Maybe these things go hand in hand…
The extremes work together. I mean, sometimes the muse shows up at your door in black silk stockings but you have to be ready for her.
When you were drawing Khalid Sheikh Mohammed in Guantanamo, you wrote “It’s a strange kind of disassociation, to stare into another’s eyes only to make those eyes into shapes on paper. To draw is to objectify, to go momentarily to a place where aesthetics mean more than morality.” Have you ever had an encounter with someone who reacted violently to you drawing them?
Once when I was sketching in misdemeanor court in New York (i.e., the ground-level enforcement room for institutional racism), I was drawing a mean-spirited caricature of the court officer. He started puffing up, saying I couldn’t draw, all sorts of things that were legally untrue, until I refused to back down and he walked away. I passed the caricature around the courtroom and all the guys waiting for their bullshit tickets had a proper laugh at his expense.

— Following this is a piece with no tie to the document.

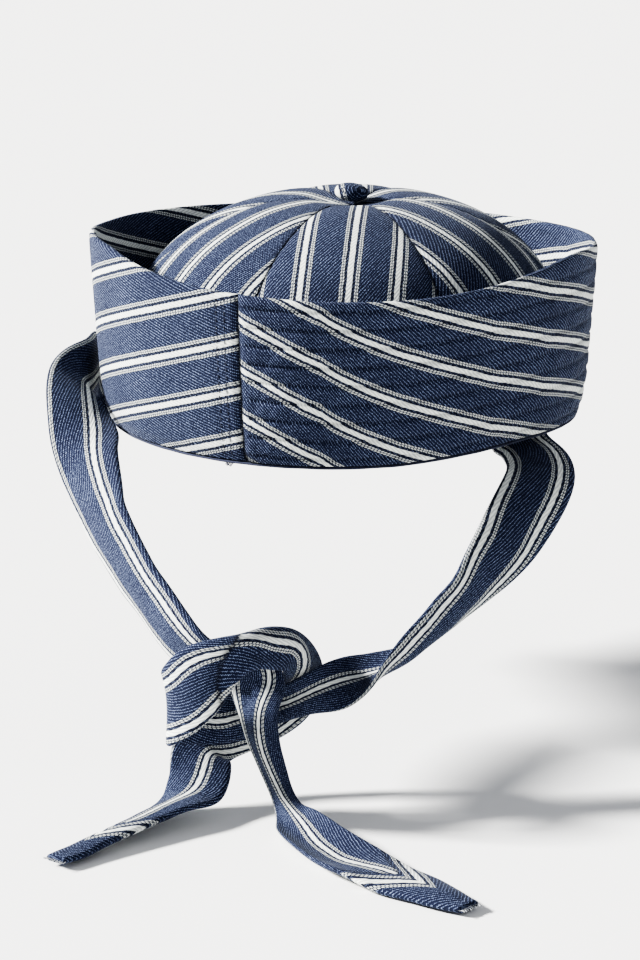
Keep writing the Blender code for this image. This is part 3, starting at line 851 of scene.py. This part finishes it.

You modeled nude for amateur photographers, studio artists, as a former Suicide Girl; plus for many years you graced various stages as a burlesque dancer. Were you always comfortable with nudity?
Being naked is nothing. What’s always made me nervous is having to make small talk. The best thing about being moderately well-known is that your social failure is reinterpreted as eccentricity or reserve.
What drew you to the world of burlesque in the first place?
I just fell in love with these diamond-hard men and women. They fascinated me, inspired me, filled me with admiration.
Why did you stop?
I was never a talented dancer or even really a decent one, but I did it mostly to be around them. I stopped because I was never good, and I wanted to spend that time on art.
A few years ago you produced “Shell Game”–a series of ten large scale paintings about the revolutions and crisis of 2011. Were those paintings hard to let go? It seemed you put so much into that project.
I wouldn’t say the pieces were like children, but they were almost more like religious talismans, so freighted with blood and meaning that when I put the things in crates and sent them off it felt like losing something close.
How was the experience of writing your memoir similar or different to that of constructing a large visual art project?
While there’s a conceptual element to art, so much of it is sheer skilled physical labor, making it perhaps more similar to dancing than writing. I can talk on the phone or play music or distract myself in any other way while doing the donkey-work of a big painting. A book is concentration. Something lonely and miserable, a thousand times more demanding than the largest painting.
Did you find any crossovers in technique?
The only crossover I found was something Chelsea Summers, the brilliant writer who edited my book, told me. She said that most writers she had taught were quite precious with their words, but I had this willingness to write and rewrite them as long as it took. I think it comes from the mute discipline of art. You have their years of drawing hundreds of hands, or rendering crumpled up paper. Anonymous work that has little to do with your soul, but everything to do with your ability to express it.
At this point in your career as an artist/author, which medium do you prefer?
Art is joy and comfort. Writing? God, writing is hell. But I love the beautiful, evil medium anyway.
Your work is also in the permanent collection at MoMA. Would we recognize any of that work from a specific time-frame in your memoir?
The MoMA owns my “May Day General Strike” print, which I’m happy about, of course, but it also feels a bit like a butterfly pinned dead to a wall, when once it was causing trouble on streets across the world. Only dead things are in museums, right?